Why is the US is contesting the Russian bases in Syria? The point is, these Russian bases are located in Latakia province along the Mediterranean coast. And the US military objective is to gain access to the Mediterranean coast for the Kurdistan enclave it is creating in Syria without which the enclave will be landlocked and dependent critically on supply routes via Turkey or Iraq, apart from being economically unviable (although it is an oil-rich region of Syria.)
The Saudi establishment daily Asharq Al-Awsat reported on Monday that the Trump administration is planning to grant diplomatic recognition to the Kurdistan enclave in northern Syria (which is of the size of Lebanon.) The idea is to create a permanent foothold for the US and Israel in a strategic, economically self-sufficient independent Kurdistan where the borders of Turkey, Iraq and Syria meet, and which may eventually reach Iran’s western border with northern Iraq.
But the US-Israeli strategy will remain a pipedream if the Kurdistsn is land-locked and continues to be challenged by Turkey, Iran, Iraq and Syria. Hence the criticality of creating an access route to the Mediterranean via Latakia province.
Russia and Turkey understand the US intentions perfectly well. That explains their latest move to clear the al-Qaeda affiliate groups that are ensconced in the Idlib province adjacent to Latakia. The Syrian government forces and its allied militia with Russian air support are advancing on Idlib in an operation that began last week. Idlib is a fairly big province and some protracted fighting is needed to vanquish these al-Qaeda groups. On Sunday, Syrian government forces captured a strategic town, Sinjar, which brings them within 20 kilometers of the sprawling air base at Abu Zuhour in Idlib. By the way, the highway connecting Damascus and Aleppo also passes through eastern Idlib.
Turkey is cooperating with Russia in clearing Idlib of the al-Qaeda groups. (Idlib borders Turkey.) Indeed, Turkey is staunchly opposed to the US efforts to create a Kurdistan in northern Syria. President Recep Erdogan openly threatened last weekend that Washington will “never be able to turn northern Syria into a terror corridor,” vowing to “hit them (US) very hard. They should know that we are determined on this. Areas that they consider as part of the terror corridor could turn out to be their graves.”
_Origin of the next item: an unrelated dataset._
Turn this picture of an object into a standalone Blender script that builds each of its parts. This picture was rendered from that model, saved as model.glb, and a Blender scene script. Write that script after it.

Conceivably, the recent attempts by the US and Israel to stir up turmoil within Iran is linked to all this. The US-Israeli game plan is to get Iran bogged down in internal issues. The Syrian and Iraqi governments are dependent on Iran and Hezbollah to do the heavy lifting in the war against the US-backed al-Qaeda and ISIS groups.
Tehran understands the US-Israeli strategy. The Iranian regime is highly experienced in defeating the US and Israel covert operations. The Supreme Leader Ali Khamenei understands that the Syrian conflict is also an existential battle for Iran. The Islamic Revolutionary Guards Corps commanders are on record that the choice is between fighting the US-Israeli proxies in Syria and Iraq or fighting them on Iranian soil.
How will Moscow react to the US-backed drone attack on its bases? A permanent solution lies in retaliating against the American forces and inflicting heavy casualties – like in Beirut in 1983. If a few dozen American body bags arrive in Washington from Syria, President Trump is sure to say, ‘Enough is enough, boys, come home.’
But the problem is that the US is fighting a “hybrid war”, embedded within the Kurdish militia and cannot be targeted easily. Pentagon has also inserted “contractors” (American mercenaries) so that political risk is minimized.
Therefore, Russia’s option will be to step up the operations to cleanse Idlib province of the al-Qaeda groups backed by US and Israel once and for all. Indeed, Nikki Haley will begin howling in the UN on Israeli instructions alleging “war crimes.”
Of course, as they say, all is fair in love and war and there is another option open to the Russians or Iranians, too – equipping the Afghan Taliban with drones. But they are unlikely to go that far — as of now, at least.